Avascular Necrosis (AVN) is a disease where there is cellular death (necrosis) of bone components due to interruption of the blood supply. Without blood, the bone tissue dies and the bone collapses. When avascular necrosis involves the bones of the hip joint, it often leads to destruction of the joint articular surfaces resulting in deformity of the femoral head and separation of the overlying cartilage. In the late stages of AVN, progressive damage to the hip joint results in early osteoarthritis.
What causes AVN to develop?
Known risk factors include the use of corticosteroid medications, high alcohol consumption and hip joint trauma (dislocations and fractures). In most cases no cause is identified, termed ’Idiopathic AVN’.
What is the natural course of hip AVN?
This depends on a number of factors. In the early stages of AVN, good medium term results can be obtained with the use of the medication bisphosphonate which decrease the rate of bone loss. Once collapse of the femoral head has occurred, the outcome for the hip joint is less favourable. Surgical intervention may offer some improvement. Hip joints with significant collapse and deformity of the femoral head due to AVN reliably develop early onset osteoarthritis.
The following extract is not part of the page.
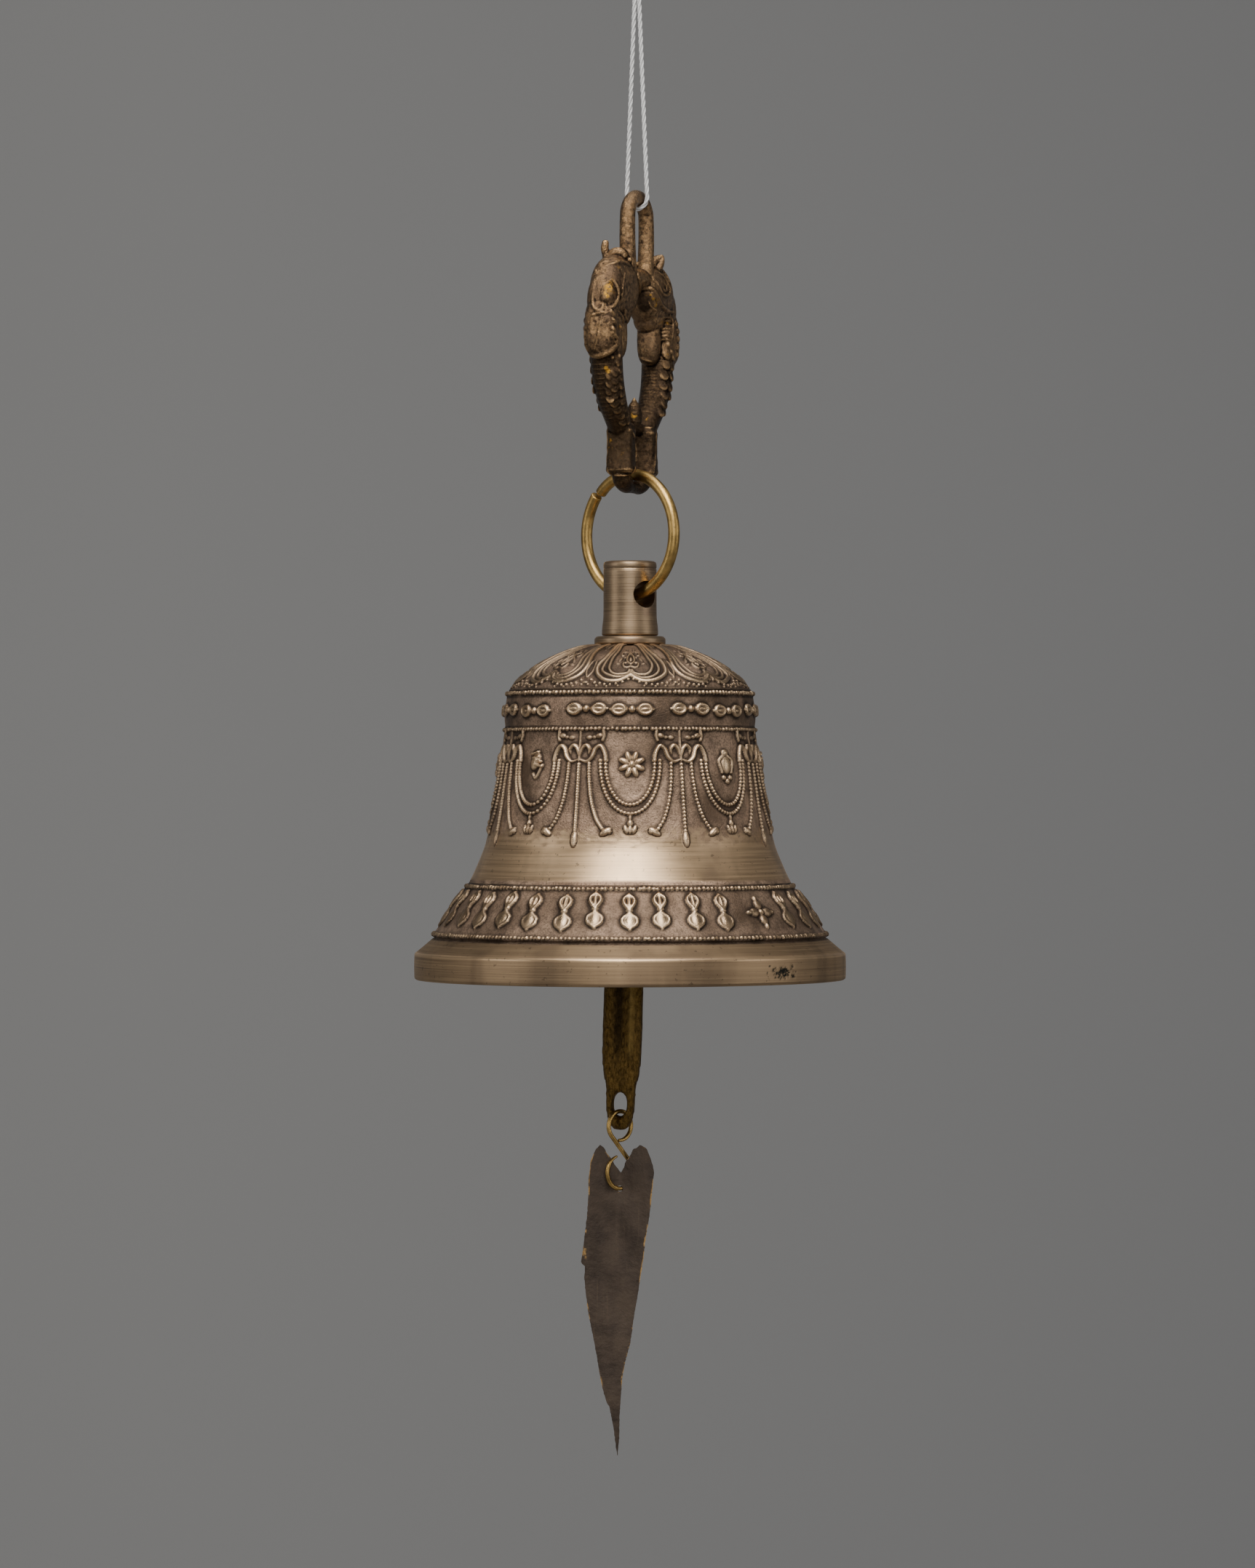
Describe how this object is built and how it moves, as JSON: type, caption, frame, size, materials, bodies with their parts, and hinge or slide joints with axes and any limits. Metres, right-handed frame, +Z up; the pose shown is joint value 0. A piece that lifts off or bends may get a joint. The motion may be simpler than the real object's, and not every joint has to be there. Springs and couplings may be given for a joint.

What is the treatment for hip AVN?
In the early stages of AVN, bisphosphonate medications (which can improve bone density) may prevent or slow progression of the disease. Surgery involves drilling of the defective area of the femoral head to stimulate a new blood supply (core decompression). If the disease has progressed and the femoral head has collapsed, the outcome for the hip joint is less favourable. In this case, joint replacement is usually necessary.